◆ Stated problem:
Reproduce the complete listing without any deviation.

◆ Stored data:
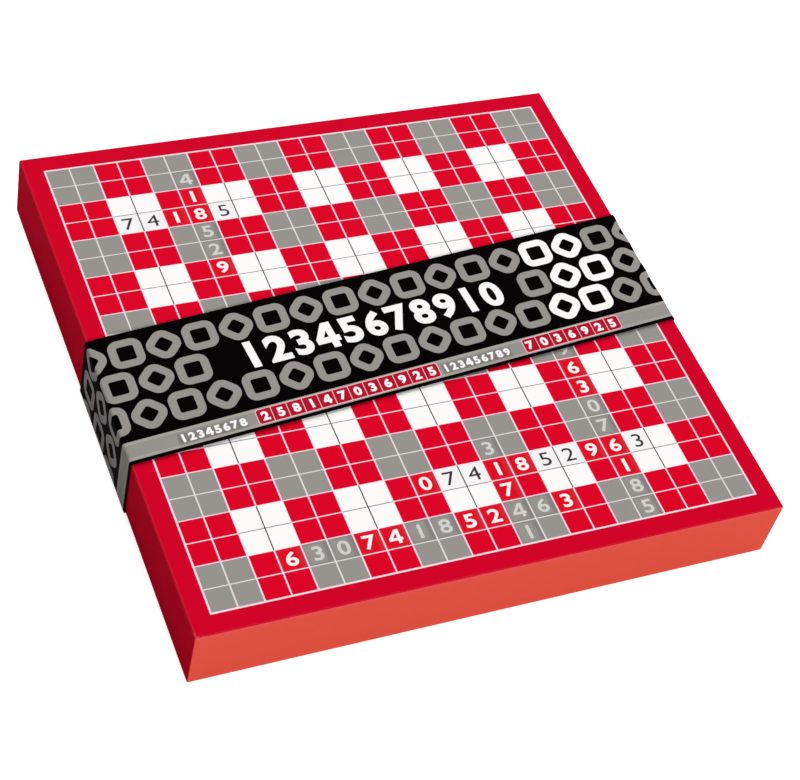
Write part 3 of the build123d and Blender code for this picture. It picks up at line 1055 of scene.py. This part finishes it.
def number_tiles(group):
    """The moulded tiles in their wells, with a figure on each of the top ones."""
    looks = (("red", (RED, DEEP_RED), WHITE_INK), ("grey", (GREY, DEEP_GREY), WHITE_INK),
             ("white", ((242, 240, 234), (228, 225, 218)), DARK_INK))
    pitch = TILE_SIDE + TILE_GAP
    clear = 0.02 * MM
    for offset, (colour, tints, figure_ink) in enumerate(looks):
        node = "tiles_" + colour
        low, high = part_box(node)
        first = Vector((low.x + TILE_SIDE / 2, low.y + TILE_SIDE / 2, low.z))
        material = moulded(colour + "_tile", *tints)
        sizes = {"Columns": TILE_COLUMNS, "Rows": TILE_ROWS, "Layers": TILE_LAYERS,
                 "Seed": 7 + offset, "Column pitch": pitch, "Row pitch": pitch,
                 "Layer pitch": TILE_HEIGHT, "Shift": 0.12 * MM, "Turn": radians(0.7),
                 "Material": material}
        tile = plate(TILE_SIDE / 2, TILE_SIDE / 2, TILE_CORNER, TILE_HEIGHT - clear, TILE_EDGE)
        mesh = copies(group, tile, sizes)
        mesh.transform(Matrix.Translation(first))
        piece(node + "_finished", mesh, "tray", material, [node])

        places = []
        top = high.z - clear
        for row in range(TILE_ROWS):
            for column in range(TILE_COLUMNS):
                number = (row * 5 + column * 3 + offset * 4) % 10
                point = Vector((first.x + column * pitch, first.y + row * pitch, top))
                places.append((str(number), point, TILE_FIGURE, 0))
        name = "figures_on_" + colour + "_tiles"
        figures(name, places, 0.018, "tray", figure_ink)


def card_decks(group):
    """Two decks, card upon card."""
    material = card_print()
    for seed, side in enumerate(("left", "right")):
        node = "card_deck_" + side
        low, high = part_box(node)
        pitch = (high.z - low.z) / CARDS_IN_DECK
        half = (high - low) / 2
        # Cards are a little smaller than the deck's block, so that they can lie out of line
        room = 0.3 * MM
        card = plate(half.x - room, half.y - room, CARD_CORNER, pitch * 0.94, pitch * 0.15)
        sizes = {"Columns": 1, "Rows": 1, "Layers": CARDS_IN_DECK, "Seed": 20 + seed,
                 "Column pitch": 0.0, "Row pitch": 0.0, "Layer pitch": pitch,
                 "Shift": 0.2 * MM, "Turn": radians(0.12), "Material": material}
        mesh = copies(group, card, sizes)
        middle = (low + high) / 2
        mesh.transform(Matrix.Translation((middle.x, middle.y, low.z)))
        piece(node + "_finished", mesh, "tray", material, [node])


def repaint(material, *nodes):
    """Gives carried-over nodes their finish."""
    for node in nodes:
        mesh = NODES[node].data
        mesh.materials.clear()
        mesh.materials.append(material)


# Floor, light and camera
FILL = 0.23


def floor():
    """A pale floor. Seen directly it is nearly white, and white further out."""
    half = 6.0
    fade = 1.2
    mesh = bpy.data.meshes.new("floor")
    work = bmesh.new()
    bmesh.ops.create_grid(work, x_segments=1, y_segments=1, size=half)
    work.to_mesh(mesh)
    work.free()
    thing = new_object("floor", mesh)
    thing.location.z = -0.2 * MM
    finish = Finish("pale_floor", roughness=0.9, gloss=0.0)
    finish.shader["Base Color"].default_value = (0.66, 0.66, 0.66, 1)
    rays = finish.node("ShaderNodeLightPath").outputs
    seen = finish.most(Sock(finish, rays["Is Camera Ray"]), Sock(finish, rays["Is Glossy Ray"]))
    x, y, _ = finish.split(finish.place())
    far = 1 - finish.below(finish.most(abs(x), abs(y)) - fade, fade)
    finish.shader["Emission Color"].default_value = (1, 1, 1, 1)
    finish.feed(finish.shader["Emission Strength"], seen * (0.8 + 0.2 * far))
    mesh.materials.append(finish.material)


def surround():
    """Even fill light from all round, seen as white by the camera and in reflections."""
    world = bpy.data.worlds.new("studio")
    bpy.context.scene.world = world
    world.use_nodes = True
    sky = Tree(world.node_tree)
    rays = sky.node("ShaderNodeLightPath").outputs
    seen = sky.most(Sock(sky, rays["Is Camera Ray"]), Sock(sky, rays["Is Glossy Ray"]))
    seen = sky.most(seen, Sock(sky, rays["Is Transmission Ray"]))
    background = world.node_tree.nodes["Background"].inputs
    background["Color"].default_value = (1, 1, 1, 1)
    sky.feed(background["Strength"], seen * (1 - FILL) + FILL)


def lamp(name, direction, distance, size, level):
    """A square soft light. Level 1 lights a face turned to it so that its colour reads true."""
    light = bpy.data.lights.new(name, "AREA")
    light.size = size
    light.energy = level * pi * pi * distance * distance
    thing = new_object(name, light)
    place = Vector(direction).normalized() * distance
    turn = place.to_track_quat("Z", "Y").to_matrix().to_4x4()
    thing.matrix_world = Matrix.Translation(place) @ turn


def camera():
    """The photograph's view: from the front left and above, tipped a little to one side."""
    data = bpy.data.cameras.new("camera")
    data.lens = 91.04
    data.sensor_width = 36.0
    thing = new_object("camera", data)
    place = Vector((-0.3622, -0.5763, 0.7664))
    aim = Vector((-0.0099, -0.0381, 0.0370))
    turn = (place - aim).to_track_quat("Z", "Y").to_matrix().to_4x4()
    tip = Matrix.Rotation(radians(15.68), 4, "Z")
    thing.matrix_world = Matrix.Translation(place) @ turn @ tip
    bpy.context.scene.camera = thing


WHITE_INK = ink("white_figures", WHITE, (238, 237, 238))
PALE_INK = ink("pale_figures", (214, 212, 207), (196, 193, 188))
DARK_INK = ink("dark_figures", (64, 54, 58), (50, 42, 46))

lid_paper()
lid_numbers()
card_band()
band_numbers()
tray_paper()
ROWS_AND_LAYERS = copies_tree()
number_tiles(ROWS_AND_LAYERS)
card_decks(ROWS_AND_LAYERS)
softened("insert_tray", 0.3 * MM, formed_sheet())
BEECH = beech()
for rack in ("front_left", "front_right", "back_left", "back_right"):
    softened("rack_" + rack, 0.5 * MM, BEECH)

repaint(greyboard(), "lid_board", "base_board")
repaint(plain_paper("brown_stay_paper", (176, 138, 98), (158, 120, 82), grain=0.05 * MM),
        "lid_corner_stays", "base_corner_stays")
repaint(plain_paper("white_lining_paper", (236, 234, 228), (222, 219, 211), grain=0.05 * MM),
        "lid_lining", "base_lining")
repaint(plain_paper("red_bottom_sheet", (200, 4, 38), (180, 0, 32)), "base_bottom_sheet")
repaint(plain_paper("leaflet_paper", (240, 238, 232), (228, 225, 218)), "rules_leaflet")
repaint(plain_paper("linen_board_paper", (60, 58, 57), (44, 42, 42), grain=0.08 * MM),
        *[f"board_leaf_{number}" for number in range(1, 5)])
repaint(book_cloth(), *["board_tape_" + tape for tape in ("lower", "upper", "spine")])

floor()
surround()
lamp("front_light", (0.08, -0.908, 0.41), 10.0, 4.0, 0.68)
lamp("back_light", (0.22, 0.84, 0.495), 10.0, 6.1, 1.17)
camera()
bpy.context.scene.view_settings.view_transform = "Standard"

◆ Problem solution:
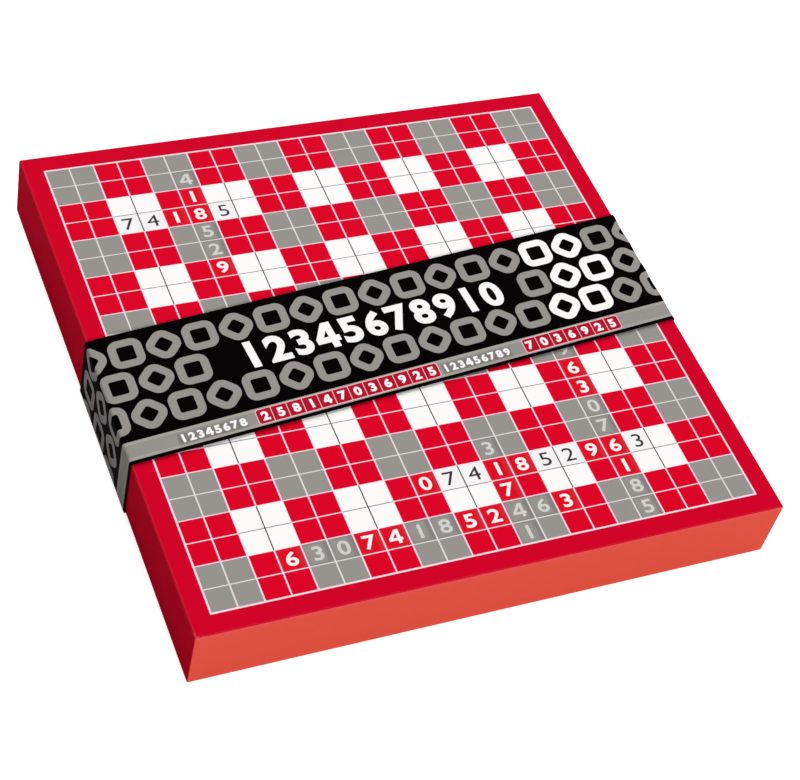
Write part 3 of the build123d and Blender code for this picture. It picks up at line 1055 of scene.py. This part finishes it.
def number_tiles(group):
    """The moulded tiles in their wells, with a figure on each of the top ones."""
    looks = (("red", (RED, DEEP_RED), WHITE_INK), ("grey", (GREY, DEEP_GREY), WHITE_INK),
             ("white", ((242, 240, 234), (228, 225, 218)), DARK_INK))
    pitch = TILE_SIDE + TILE_GAP
    clear = 0.02 * MM
    for offset, (colour, tints, figure_ink) in enumerate(looks):
        node = "tiles_" + colour
        low, high = part_box(node)
        first = Vector((low.x + TILE_SIDE / 2, low.y + TILE_SIDE / 2, low.z))
        material = moulded(colour + "_tile", *tints)
        sizes = {"Columns": TILE_COLUMNS, "Rows": TILE_ROWS, "Layers": TILE_LAYERS,
                 "Seed": 7 + offset, "Column pitch": pitch, "Row pitch": pitch,
                 "Layer pitch": TILE_HEIGHT, "Shift": 0.12 * MM, "Turn": radians(0.7),
                 "Material": material}
        tile = plate(TILE_SIDE / 2, TILE_SIDE / 2, TILE_CORNER, TILE_HEIGHT - clear, TILE_EDGE)
        mesh = copies(group, tile, sizes)
        mesh.transform(Matrix.Translation(first))
        piece(node + "_finished", mesh, "tray", material, [node])

        places = []
        top = high.z - clear
        for row in range(TILE_ROWS):
            for column in range(TILE_COLUMNS):
                number = (row * 5 + column * 3 + offset * 4) % 10
                point = Vector((first.x + column * pitch, first.y + row * pitch, top))
                places.append((str(number), point, TILE_FIGURE, 0))
        name = "figures_on_" + colour + "_tiles"
        figures(name, places, 0.018, "tray", figure_ink)


def card_decks(group):
    """Two decks, card upon card."""
    material = card_print()
    for seed, side in enumerate(("left", "right")):
        node = "card_deck_" + side
        low, high = part_box(node)
        pitch = (high.z - low.z) / CARDS_IN_DECK
        half = (high - low) / 2
        # Cards are a little smaller than the deck's block, so that they can lie out of line
        room = 0.3 * MM
        card = plate(half.x - room, half.y - room, CARD_CORNER, pitch * 0.94, pitch * 0.15)
        sizes = {"Columns": 1, "Rows": 1, "Layers": CARDS_IN_DECK, "Seed": 20 + seed,
                 "Column pitch": 0.0, "Row pitch": 0.0, "Layer pitch": pitch,
                 "Shift": 0.2 * MM, "Turn": radians(0.12), "Material": material}
        mesh = copies(group, card, sizes)
        middle = (low + high) / 2
        mesh.transform(Matrix.Translation((middle.x, middle.y, low.z)))
        piece(node + "_finished", mesh, "tray", material, [node])


def repaint(material, *nodes):
    """Gives carried-over nodes their finish."""
    for node in nodes:
        mesh = NODES[node].data
        mesh.materials.clear()
        mesh.materials.append(material)


# Floor, light and camera
FILL = 0.23


def floor():
    """A pale floor. Seen directly it is nearly white, and white further out."""
    half = 6.0
    fade = 1.2
    mesh = bpy.data.meshes.new("floor")
    work = bmesh.new()
    bmesh.ops.create_grid(work, x_segments=1, y_segments=1, size=half)
    work.to_mesh(mesh)
    work.free()
    thing = new_object("floor", mesh)
    thing.location.z = -0.2 * MM
    finish = Finish("pale_floor", roughness=0.9, gloss=0.0)
    finish.shader["Base Color"].default_value = (0.66, 0.66, 0.66, 1)
    rays = finish.node("ShaderNodeLightPath").outputs
    seen = finish.most(Sock(finish, rays["Is Camera Ray"]), Sock(finish, rays["Is Glossy Ray"]))
    x, y, _ = finish.split(finish.place())
    far = 1 - finish.below(finish.most(abs(x), abs(y)) - fade, fade)
    finish.shader["Emission Color"].default_value = (1, 1, 1, 1)
    finish.feed(finish.shader["Emission Strength"], seen * (0.8 + 0.2 * far))
    mesh.materials.append(finish.material)


def surround():
    """Even fill light from all round, seen as white by the camera and in reflections."""
    world = bpy.data.worlds.new("studio")
    bpy.context.scene.world = world
    world.use_nodes = True
    sky = Tree(world.node_tree)
    rays = sky.node("ShaderNodeLightPath").outputs
    seen = sky.most(Sock(sky, rays["Is Camera Ray"]), Sock(sky, rays["Is Glossy Ray"]))
    seen = sky.most(seen, Sock(sky, rays["Is Transmission Ray"]))
    background = world.node_tree.nodes["Background"].inputs
    background["Color"].default_value = (1, 1, 1, 1)
    sky.feed(background["Strength"], seen * (1 - FILL) + FILL)


def lamp(name, direction, distance, size, level):
    """A square soft light. Level 1 lights a face turned to it so that its colour reads true."""
    light = bpy.data.lights.new(name, "AREA")
    light.size = size
    light.energy = level * pi * pi * distance * distance
    thing = new_object(name, light)
    place = Vector(direction).normalized() * distance
    turn = place.to_track_quat("Z", "Y").to_matrix().to_4x4()
    thing.matrix_world = Matrix.Translation(place) @ turn


def camera():
    """The photograph's view: from the front left and above, tipped a little to one side."""
    data = bpy.data.cameras.new("camera")
    data.lens = 91.04
    data.sensor_width = 36.0
    thing = new_object("camera", data)
    place = Vector((-0.3622, -0.5763, 0.7664))
    aim = Vector((-0.0099, -0.0381, 0.0370))
    turn = (place - aim).to_track_quat("Z", "Y").to_matrix().to_4x4()
    tip = Matrix.Rotation(radians(15.68), 4, "Z")
    thing.matrix_world = Matrix.Translation(place) @ turn @ tip
    bpy.context.scene.camera = thing


WHITE_INK = ink("white_figures", WHITE, (238, 237, 238))
PALE_INK = ink("pale_figures", (214, 212, 207), (196, 193, 188))
DARK_INK = ink("dark_figures", (64, 54, 58), (50, 42, 46))

lid_paper()
lid_numbers()
card_band()
band_numbers()
tray_paper()
ROWS_AND_LAYERS = copies_tree()
number_tiles(ROWS_AND_LAYERS)
card_decks(ROWS_AND_LAYERS)
softened("insert_tray", 0.3 * MM, formed_sheet())
BEECH = beech()
for rack in ("front_left", "front_right", "back_left", "back_right"):
    softened("rack_" + rack, 0.5 * MM, BEECH)

repaint(greyboard(), "lid_board", "base_board")
repaint(plain_paper("brown_stay_paper", (176, 138, 98), (158, 120, 82), grain=0.05 * MM),
        "lid_corner_stays", "base_corner_stays")
repaint(plain_paper("white_lining_paper", (236, 234, 228), (222, 219, 211), grain=0.05 * MM),
        "lid_lining", "base_lining")
repaint(plain_paper("red_bottom_sheet", (200, 4, 38), (180, 0, 32)), "base_bottom_sheet")
repaint(plain_paper("leaflet_paper", (240, 238, 232), (228, 225, 218)), "rules_leaflet")
repaint(plain_paper("linen_board_paper", (60, 58, 57), (44, 42, 42), grain=0.08 * MM),
        *[f"board_leaf_{number}" for number in range(1, 5)])
repaint(book_cloth(), *["board_tape_" + tape for tape in ("lower", "upper", "spine")])

floor()
surround()
lamp("front_light", (0.08, -0.908, 0.41), 10.0, 4.0, 0.68)
lamp("back_light", (0.22, 0.84, 0.495), 10.0, 6.1, 1.17)
camera()
bpy.context.scene.view_settings.view_transform = "Standard"